Other than the Plaquemines LNG megaproject, Louisiana is also home to Delfin LNG, a proposed deepwater port project in Louisiana. Delfin LNG is slated to become the first U.S. floating liquefied natural gas (FLNG) export facility. The project will support three FLNG vessels producing up to 13.2 mpta. Located ~30 miles off Cameron Parish in the southwest corner of Louisiana, Delfin LNG will repurpose the UTOS pipeline and connect it with the High Island Offshore Gas Pipeline (HIOS) to transport feedgas to the floating LNG vessels. By utilizing these existing offshore pipelines and constructing a new 700-foot bypass to connect them (the Delfin Offshore Pipeline), the project will minimize additional infrastructure investment, classifying it as a "brownfield" deepwater port project. A February 2026 pipeline explosion and associated regulatory hurdles have delayed the Final Investment Decision (FID), which is now anticipated in the spring of 2026. Delfin LNG is a wholly-owned subsidiary of Delfin Midstream Inc., a developer of FLNG vessels. The project is primarily backed by Fairwood Peninsula Energy Corp (approx. 30.7%), along with Talisman Global Alternative Master LP and Talisman Global Capital Master.
U.S. LNG exports are expected to rise by ~13% in 2026, driven by new capacity from Venture Global LNG's Plaquemines and Cheniere Energy's (NYSE:LNG) Corpus Christi Stage 3. Port Arthur LNG (Texas) and Rio Grande LNG are scheduled to begin operations between 2027-2028, with further projects expected to come online in 2030/2031.

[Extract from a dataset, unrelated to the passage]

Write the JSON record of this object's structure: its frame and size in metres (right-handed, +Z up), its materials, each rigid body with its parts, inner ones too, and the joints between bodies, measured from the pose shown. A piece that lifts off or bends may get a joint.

The Permian Basin’s gas production is projected to rise, driven by increasing associated gas output, which will help meet surging demand from the U.S. Gulf Coast LNG export terminals. Permian natural gas production is expected to hit 28 Bcf/d in the current year, solidifying the basin’s role as the fastest-growing gas-producing play in the U.S. Permian wells are currently producing record amounts of associated residue natural gas at approximately 22 Bcf/d, which is expected to rise to ~28 Bcf/d in 2026, comprising roughly one-fifth of total U.S. production.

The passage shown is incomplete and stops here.